** BEGIN Available data **

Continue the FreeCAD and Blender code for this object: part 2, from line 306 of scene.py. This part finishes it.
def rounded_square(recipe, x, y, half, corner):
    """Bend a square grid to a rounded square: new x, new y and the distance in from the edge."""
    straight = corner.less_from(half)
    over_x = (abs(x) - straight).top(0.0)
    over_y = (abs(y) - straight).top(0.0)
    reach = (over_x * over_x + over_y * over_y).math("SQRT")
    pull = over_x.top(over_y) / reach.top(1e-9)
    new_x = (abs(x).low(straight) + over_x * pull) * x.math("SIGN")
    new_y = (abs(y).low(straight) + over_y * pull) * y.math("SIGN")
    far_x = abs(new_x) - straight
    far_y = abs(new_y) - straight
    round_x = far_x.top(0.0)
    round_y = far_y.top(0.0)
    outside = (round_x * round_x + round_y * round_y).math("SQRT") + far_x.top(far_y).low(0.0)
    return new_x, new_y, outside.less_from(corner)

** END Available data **

Each line of the material above must be retyped precisely.

# [Completed exercise]
Continue the FreeCAD and Blender code for this object: part 2, from line 306 of scene.py. This part finishes it.
def rounded_square(recipe, x, y, half, corner):
    """Bend a square grid to a rounded square: new x, new y and the distance in from the edge."""
    straight = corner.less_from(half)
    over_x = (abs(x) - straight).top(0.0)
    over_y = (abs(y) - straight).top(0.0)
    reach = (over_x * over_x + over_y * over_y).math("SQRT")
    pull = over_x.top(over_y) / reach.top(1e-9)
    new_x = (abs(x).low(straight) + over_x * pull) * x.math("SIGN")
    new_y = (abs(y).low(straight) + over_y * pull) * y.math("SIGN")
    far_x = abs(new_x) - straight
    far_y = abs(new_y) - straight
    round_x = far_x.top(0.0)
    round_y = far_y.top(0.0)
    outside = (round_x * round_x + round_y * round_y).math("SQRT") + far_x.top(far_y).low(0.0)
    return new_x, new_y, outside.less_from(corner)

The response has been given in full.